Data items
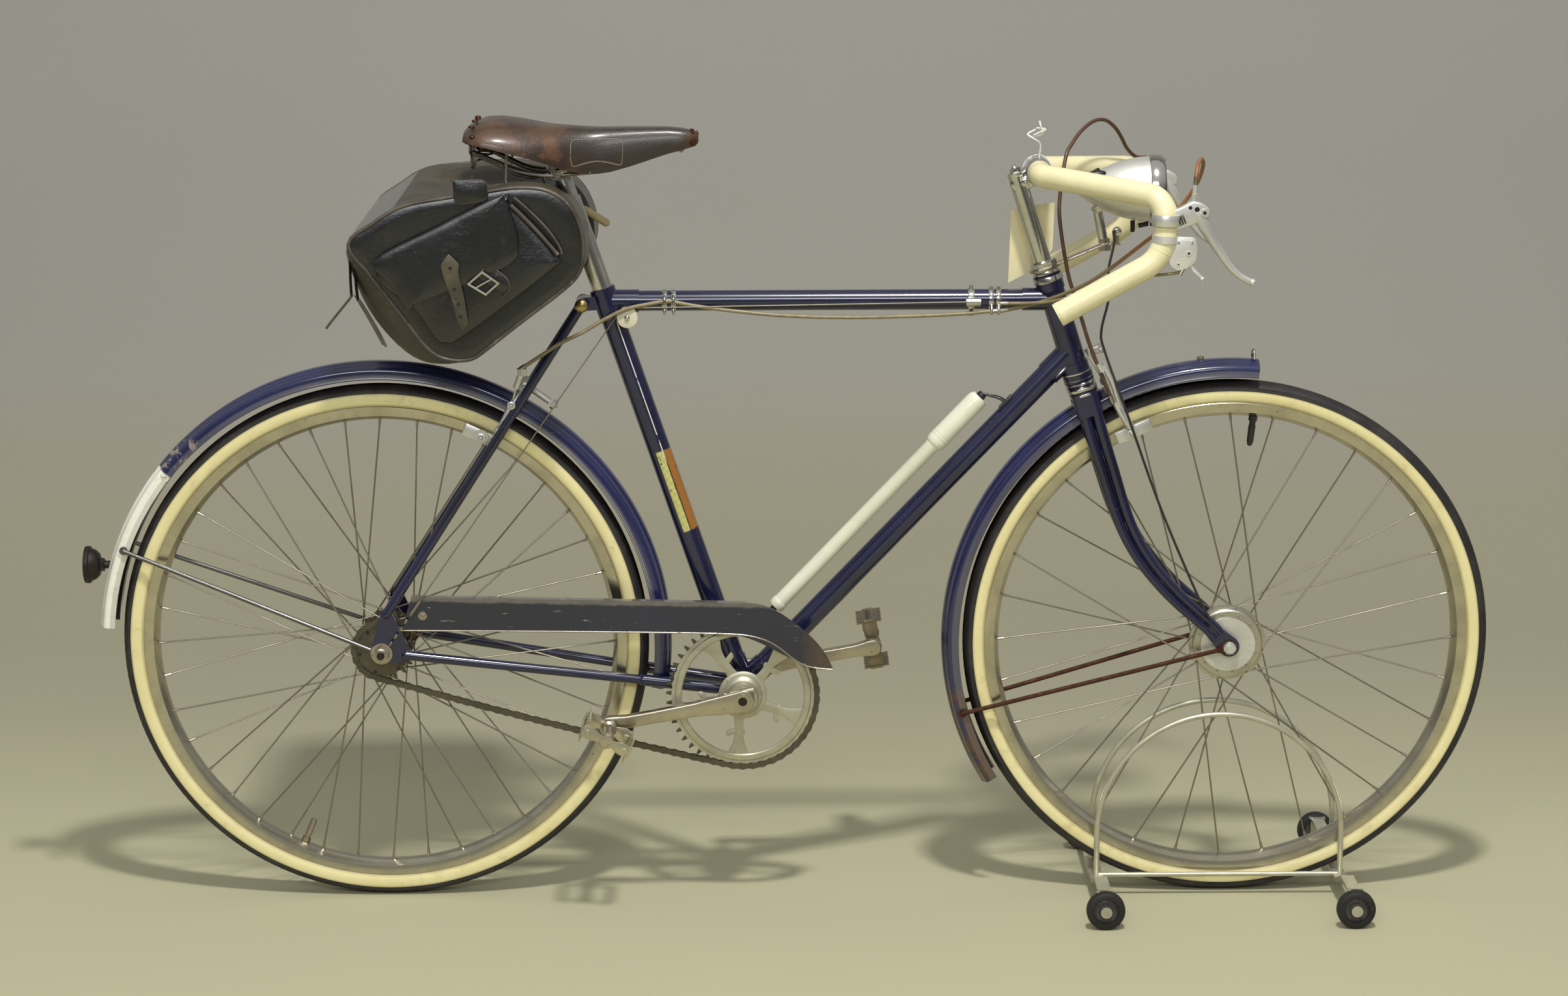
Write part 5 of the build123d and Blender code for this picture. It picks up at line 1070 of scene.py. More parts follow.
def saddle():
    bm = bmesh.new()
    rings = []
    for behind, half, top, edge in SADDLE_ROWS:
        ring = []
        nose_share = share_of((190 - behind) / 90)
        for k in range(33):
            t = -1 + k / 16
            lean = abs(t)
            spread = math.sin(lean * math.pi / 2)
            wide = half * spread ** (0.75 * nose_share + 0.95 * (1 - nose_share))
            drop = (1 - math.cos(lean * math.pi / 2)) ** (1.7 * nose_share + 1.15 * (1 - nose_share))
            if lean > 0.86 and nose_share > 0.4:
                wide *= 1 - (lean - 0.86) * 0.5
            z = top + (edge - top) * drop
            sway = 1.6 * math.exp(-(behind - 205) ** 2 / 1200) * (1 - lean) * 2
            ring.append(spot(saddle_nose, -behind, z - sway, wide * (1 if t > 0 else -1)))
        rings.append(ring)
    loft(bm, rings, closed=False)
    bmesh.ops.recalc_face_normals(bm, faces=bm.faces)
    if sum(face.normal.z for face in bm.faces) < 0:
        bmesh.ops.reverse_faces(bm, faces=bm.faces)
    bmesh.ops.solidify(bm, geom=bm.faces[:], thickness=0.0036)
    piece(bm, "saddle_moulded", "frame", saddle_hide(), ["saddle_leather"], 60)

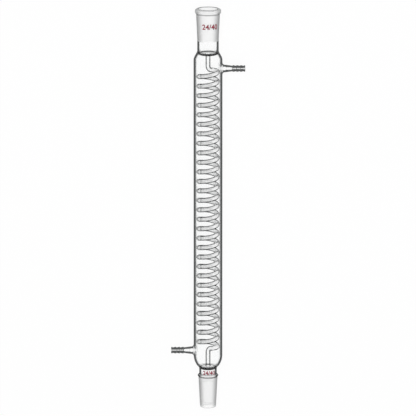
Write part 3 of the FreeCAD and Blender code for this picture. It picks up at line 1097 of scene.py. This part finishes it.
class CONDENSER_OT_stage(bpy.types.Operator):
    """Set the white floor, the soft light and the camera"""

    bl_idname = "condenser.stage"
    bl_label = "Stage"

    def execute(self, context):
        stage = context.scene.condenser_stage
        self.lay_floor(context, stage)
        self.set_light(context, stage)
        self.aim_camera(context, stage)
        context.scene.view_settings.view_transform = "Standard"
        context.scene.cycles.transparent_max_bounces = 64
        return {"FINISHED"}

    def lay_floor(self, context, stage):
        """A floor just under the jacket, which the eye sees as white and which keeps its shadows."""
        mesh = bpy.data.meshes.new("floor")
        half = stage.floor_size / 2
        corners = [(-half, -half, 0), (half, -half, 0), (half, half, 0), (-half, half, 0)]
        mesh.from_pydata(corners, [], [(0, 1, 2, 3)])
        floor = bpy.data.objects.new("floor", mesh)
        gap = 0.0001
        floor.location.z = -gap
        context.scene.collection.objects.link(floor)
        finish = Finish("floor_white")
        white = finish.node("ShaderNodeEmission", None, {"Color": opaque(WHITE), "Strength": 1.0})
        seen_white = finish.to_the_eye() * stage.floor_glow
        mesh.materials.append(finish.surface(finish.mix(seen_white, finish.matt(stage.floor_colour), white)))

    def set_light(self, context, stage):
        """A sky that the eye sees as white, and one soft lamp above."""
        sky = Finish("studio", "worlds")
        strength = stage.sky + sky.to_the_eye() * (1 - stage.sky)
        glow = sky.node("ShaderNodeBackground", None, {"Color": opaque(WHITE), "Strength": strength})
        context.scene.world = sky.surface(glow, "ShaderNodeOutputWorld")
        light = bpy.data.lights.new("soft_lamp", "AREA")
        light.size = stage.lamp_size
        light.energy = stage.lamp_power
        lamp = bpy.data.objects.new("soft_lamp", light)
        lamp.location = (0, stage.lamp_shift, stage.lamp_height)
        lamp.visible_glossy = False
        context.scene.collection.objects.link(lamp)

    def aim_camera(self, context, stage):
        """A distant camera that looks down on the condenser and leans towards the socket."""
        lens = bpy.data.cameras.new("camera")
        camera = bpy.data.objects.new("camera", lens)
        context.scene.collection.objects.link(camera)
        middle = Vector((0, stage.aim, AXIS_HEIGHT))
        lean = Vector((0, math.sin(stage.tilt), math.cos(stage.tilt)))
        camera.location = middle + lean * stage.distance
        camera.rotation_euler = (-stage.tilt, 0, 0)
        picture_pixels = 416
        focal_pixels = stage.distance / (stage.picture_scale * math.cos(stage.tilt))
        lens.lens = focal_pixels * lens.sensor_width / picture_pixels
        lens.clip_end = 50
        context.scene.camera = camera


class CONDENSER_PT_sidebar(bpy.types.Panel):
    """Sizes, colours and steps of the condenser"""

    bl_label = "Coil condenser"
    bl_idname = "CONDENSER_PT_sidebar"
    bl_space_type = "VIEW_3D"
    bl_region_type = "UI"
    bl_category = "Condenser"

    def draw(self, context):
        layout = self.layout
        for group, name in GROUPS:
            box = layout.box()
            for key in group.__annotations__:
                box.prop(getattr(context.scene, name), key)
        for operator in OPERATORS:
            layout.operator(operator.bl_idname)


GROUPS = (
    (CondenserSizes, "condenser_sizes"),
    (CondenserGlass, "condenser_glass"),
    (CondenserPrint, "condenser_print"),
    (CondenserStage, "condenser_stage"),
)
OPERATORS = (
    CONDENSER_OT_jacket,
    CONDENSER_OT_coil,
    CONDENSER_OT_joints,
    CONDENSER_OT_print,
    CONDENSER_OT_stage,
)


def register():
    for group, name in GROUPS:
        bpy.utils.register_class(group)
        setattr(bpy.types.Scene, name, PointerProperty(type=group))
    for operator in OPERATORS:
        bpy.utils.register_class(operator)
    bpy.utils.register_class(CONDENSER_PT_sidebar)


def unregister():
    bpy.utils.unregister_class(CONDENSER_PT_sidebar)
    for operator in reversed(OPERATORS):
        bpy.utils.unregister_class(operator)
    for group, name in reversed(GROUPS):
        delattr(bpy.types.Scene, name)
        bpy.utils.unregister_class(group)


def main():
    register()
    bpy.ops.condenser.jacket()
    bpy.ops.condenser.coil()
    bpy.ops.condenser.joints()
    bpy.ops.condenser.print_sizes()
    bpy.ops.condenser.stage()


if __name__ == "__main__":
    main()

▸ **Goal**: Write out all the records above again, exactly as they stand.

▸ **Expected answer**:
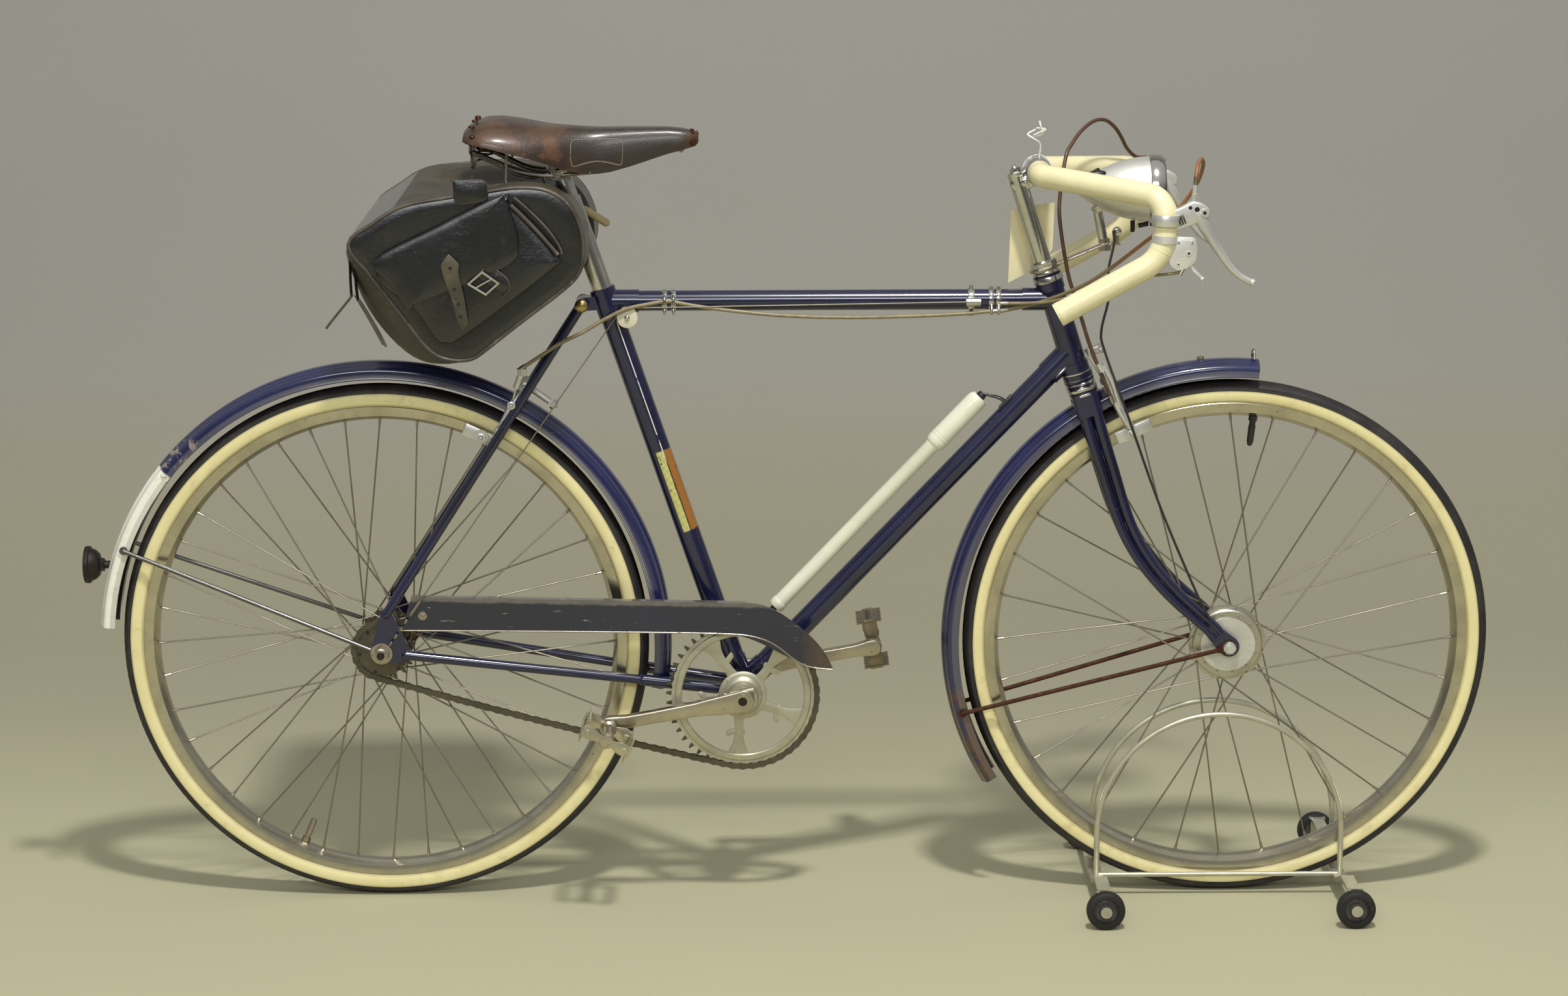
Write part 5 of the build123d and Blender code for this picture. It picks up at line 1070 of scene.py. More parts follow.
def saddle():
    bm = bmesh.new()
    rings = []
    for behind, half, top, edge in SADDLE_ROWS:
        ring = []
        nose_share = share_of((190 - behind) / 90)
        for k in range(33):
            t = -1 + k / 16
            lean = abs(t)
            spread = math.sin(lean * math.pi / 2)
            wide = half * spread ** (0.75 * nose_share + 0.95 * (1 - nose_share))
            drop = (1 - math.cos(lean * math.pi / 2)) ** (1.7 * nose_share + 1.15 * (1 - nose_share))
            if lean > 0.86 and nose_share > 0.4:
                wide *= 1 - (lean - 0.86) * 0.5
            z = top + (edge - top) * drop
            sway = 1.6 * math.exp(-(behind - 205) ** 2 / 1200) * (1 - lean) * 2
            ring.append(spot(saddle_nose, -behind, z - sway, wide * (1 if t > 0 else -1)))
        rings.append(ring)
    loft(bm, rings, closed=False)
    bmesh.ops.recalc_face_normals(bm, faces=bm.faces)
    if sum(face.normal.z for face in bm.faces) < 0:
        bmesh.ops.reverse_faces(bm, faces=bm.faces)
    bmesh.ops.solidify(bm, geom=bm.faces[:], thickness=0.0036)
    piece(bm, "saddle_moulded", "frame", saddle_hide(), ["saddle_leather"], 60)

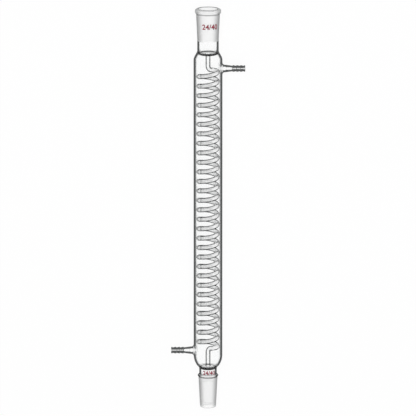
Write part 3 of the FreeCAD and Blender code for this picture. It picks up at line 1097 of scene.py. This part finishes it.
class CONDENSER_OT_stage(bpy.types.Operator):
    """Set the white floor, the soft light and the camera"""

    bl_idname = "condenser.stage"
    bl_label = "Stage"

    def execute(self, context):
        stage = context.scene.condenser_stage
        self.lay_floor(context, stage)
        self.set_light(context, stage)
        self.aim_camera(context, stage)
        context.scene.view_settings.view_transform = "Standard"
        context.scene.cycles.transparent_max_bounces = 64
        return {"FINISHED"}

    def lay_floor(self, context, stage):
        """A floor just under the jacket, which the eye sees as white and which keeps its shadows."""
        mesh = bpy.data.meshes.new("floor")
        half = stage.floor_size / 2
        corners = [(-half, -half, 0), (half, -half, 0), (half, half, 0), (-half, half, 0)]
        mesh.from_pydata(corners, [], [(0, 1, 2, 3)])
        floor = bpy.data.objects.new("floor", mesh)
        gap = 0.0001
        floor.location.z = -gap
        context.scene.collection.objects.link(floor)
        finish = Finish("floor_white")
        white = finish.node("ShaderNodeEmission", None, {"Color": opaque(WHITE), "Strength": 1.0})
        seen_white = finish.to_the_eye() * stage.floor_glow
        mesh.materials.append(finish.surface(finish.mix(seen_white, finish.matt(stage.floor_colour), white)))

    def set_light(self, context, stage):
        """A sky that the eye sees as white, and one soft lamp above."""
        sky = Finish("studio", "worlds")
        strength = stage.sky + sky.to_the_eye() * (1 - stage.sky)
        glow = sky.node("ShaderNodeBackground", None, {"Color": opaque(WHITE), "Strength": strength})
        context.scene.world = sky.surface(glow, "ShaderNodeOutputWorld")
        light = bpy.data.lights.new("soft_lamp", "AREA")
        light.size = stage.lamp_size
        light.energy = stage.lamp_power
        lamp = bpy.data.objects.new("soft_lamp", light)
        lamp.location = (0, stage.lamp_shift, stage.lamp_height)
        lamp.visible_glossy = False
        context.scene.collection.objects.link(lamp)

    def aim_camera(self, context, stage):
        """A distant camera that looks down on the condenser and leans towards the socket."""
        lens = bpy.data.cameras.new("camera")
        camera = bpy.data.objects.new("camera", lens)
        context.scene.collection.objects.link(camera)
        middle = Vector((0, stage.aim, AXIS_HEIGHT))
        lean = Vector((0, math.sin(stage.tilt), math.cos(stage.tilt)))
        camera.location = middle + lean * stage.distance
        camera.rotation_euler = (-stage.tilt, 0, 0)
        picture_pixels = 416
        focal_pixels = stage.distance / (stage.picture_scale * math.cos(stage.tilt))
        lens.lens = focal_pixels * lens.sensor_width / picture_pixels
        lens.clip_end = 50
        context.scene.camera = camera


class CONDENSER_PT_sidebar(bpy.types.Panel):
    """Sizes, colours and steps of the condenser"""

    bl_label = "Coil condenser"
    bl_idname = "CONDENSER_PT_sidebar"
    bl_space_type = "VIEW_3D"
    bl_region_type = "UI"
    bl_category = "Condenser"

    def draw(self, context):
        layout = self.layout
        for group, name in GROUPS:
            box = layout.box()
            for key in group.__annotations__:
                box.prop(getattr(context.scene, name), key)
        for operator in OPERATORS:
            layout.operator(operator.bl_idname)


GROUPS = (
    (CondenserSizes, "condenser_sizes"),
    (CondenserGlass, "condenser_glass"),
    (CondenserPrint, "condenser_print"),
    (CondenserStage, "condenser_stage"),
)
OPERATORS = (
    CONDENSER_OT_jacket,
    CONDENSER_OT_coil,
    CONDENSER_OT_joints,
    CONDENSER_OT_print,
    CONDENSER_OT_stage,
)


def register():
    for group, name in GROUPS:
        bpy.utils.register_class(group)
        setattr(bpy.types.Scene, name, PointerProperty(type=group))
    for operator in OPERATORS:
        bpy.utils.register_class(operator)
    bpy.utils.register_class(CONDENSER_PT_sidebar)


def unregister():
    bpy.utils.unregister_class(CONDENSER_PT_sidebar)
    for operator in reversed(OPERATORS):
        bpy.utils.unregister_class(operator)
    for group, name in reversed(GROUPS):
        delattr(bpy.types.Scene, name)
        bpy.utils.unregister_class(group)


def main():
    register()
    bpy.ops.condenser.jacket()
    bpy.ops.condenser.coil()
    bpy.ops.condenser.joints()
    bpy.ops.condenser.print_sizes()
    bpy.ops.condenser.stage()


if __name__ == "__main__":
    main()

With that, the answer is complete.